Overall, I came away very chuffed and can’t wait to get back on a bike now. I can now legally ride a 125cc bike on the road on my own – phaww! My dilemma now, is do I try and find a small bike to build up some experience, or do I continue onto a Direct Access (DAS) course and aim to start on a big bike (500cc ish)?
The first step in my journey to getting on a motorbike is the theory test. Although I have a full car driving license and undertook a theory test many years ago for that, I still have to complete a motorcycle specific theory test. It is in fact very similar to the current car theory test but with the addition of a few motorbike specific questions.
The test starts with a whole bunch of multiple choice questions, mostly general highway code stuff. Then followed by a short passage of text describing someone driving through various scenarios with a sequence of associated questions. Finally there is the hazard perception test, a series of short videos during which you must click the mouse button as soon as you see a hazards start to unfold on the screen. You are scored on the number you spot and how soon you spotted them.
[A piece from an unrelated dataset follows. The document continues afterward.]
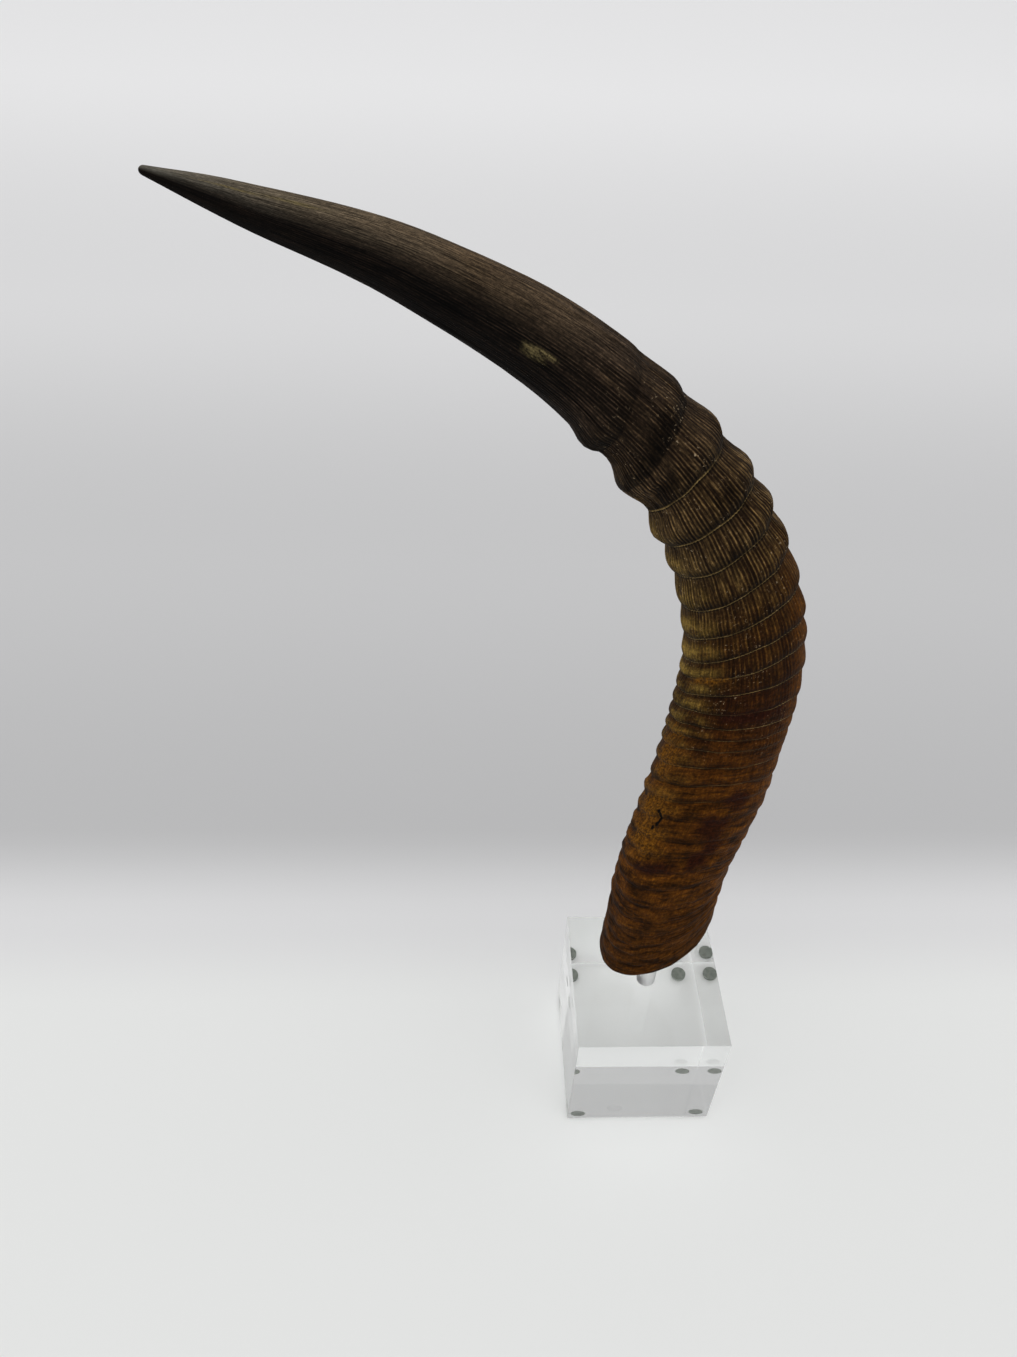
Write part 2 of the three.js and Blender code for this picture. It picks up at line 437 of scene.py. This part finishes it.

To revise for this test, I read the highway code a few times, run through a few sample tests on the DSA website and watched several sample hazard perception videos on YouTube. The test isn’t hard, but do prepare and read instructions carefully. There is a real lack of motorbike specific practise materials out there, but so much of the car test is shared so ultimately it’s not a big issue. There are numerous places selling practice materials, but if you hunt around there is enough stuff free, like here.
Key Things to Remember
You need a provisional motorcycle license to book the test.
You must take both paper and photo part of your license along to the test.
After passing, your certificate will expire after 2 years. So don’t hang about completing the rest of your motorbike test.